Absorbing multiple hits from enemy Luftwaffe planes, maneuvering to avoid dangerous Nazi ground weapons and attacking German targets with .50-cal guns, hundreds of United States Army Air Force's (USAAF) B-17 Flying Fortress bombers launched a massive coordinated assault just prior to the D-Day invasion.

The mission, called Operation Argument, took place on Feb. 20-25, 1944, and was an aggressive Allied bombing attack on German aircraft assembly facilities and factories just months before the D-Day invasion in June 1944. The operation, also called the "Big Week," targeted Nazi targets in Poland, Austria and Germany.

The thinking behind the plan was straightforward: entice Germany's Luftwaffe planes into combat by threatening aircraft production facilities in Germany, and use the opportunity to take out as many fighters as possible, establishing air superiority in advance of the D-Day landings.

"By the time Big Week ended on the 25th, approximately 3,800 sorties by B--17 Flying Fortresses and B--24 Liberators had dropped almost 10,000 tons of munitions, roughly the tonnage dropped by Eighth Air Force during the previous year," Robert Oliver, of the U.S. Air Force Historical Support Division, told Military.com.

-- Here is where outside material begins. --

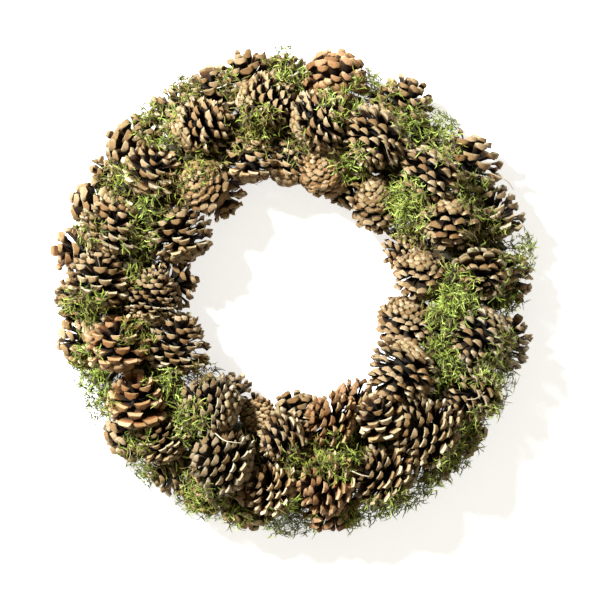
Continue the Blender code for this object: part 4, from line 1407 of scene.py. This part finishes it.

Although the damage to factories from the attacks was relatively light, they also resulted in heavy German fighter losses, with U.S. air crews claiming more than 500 German fighters destroyed. Even though that number has been disputed, there is no doubt that Germany lost a large number of planes and pilots that it could not easily replace.

Ultimately, "Big Week" amounted to an early, unofficial start to the air portions of the Normandy invasion, with the positive outcome of Germany spreading its facilities further apart after the attacks.

"The raids caused German industry to disperse, introducing inefficiency and rendering the assembly chain vulnerable to disruptions in transportation," Oliver said.

Big Week Leads to the Big Day

More than 10,000 Allied aircraft supported the D-Day invasion, fortified by the successes of the previous "Big Week" attack.

"USAAF A-20s, B-17s, and B-24s attacked beach defenses and launched raids on choke points behind the landing zones, as well as dropping warning leaflets for the benefit of the French population," Oliver writes.

Known for an ability to bring air crews home alive despite catastrophic battlefield damage, B-17s were cherished by U.S. and British forces as effective, durable weapons. At the same time, the bombers were supported by Allied P-47 and P-51 fighter aircraft that attacked Nazi guns and troop formations while helping Allied ground troops.

Air Force historian Billy Harris also cites the Allied air campaign's activities during the "Big Week" as something that became a decisive factor in the successful D-Day invasion. Harris, a U.S. Air Forces in Europe and Africa historian, wrote that Allies hit German airfields within 350 miles of the beachhead, forcing the Germans to withdraw fighters to protect Germany itself.

"The Allies disrupted aircraft production," Harris said. "More importantly, they inflicted severe losses on the Luftwaffe in air-to-air combat as it tried to defend the factories."

A now-historic USAAF C-47, named "That's All, Brother" as a message to Adolf Hitler, was the transport plane that led the D-Day invasion, according to a report several years ago by Foxtrot Alpha.

"Leading a formation of more than 800 aircraft that dropped 13,000 paratroopers behind enemy lines, it was part of one of the biggest aircraft armadas ever," the report states.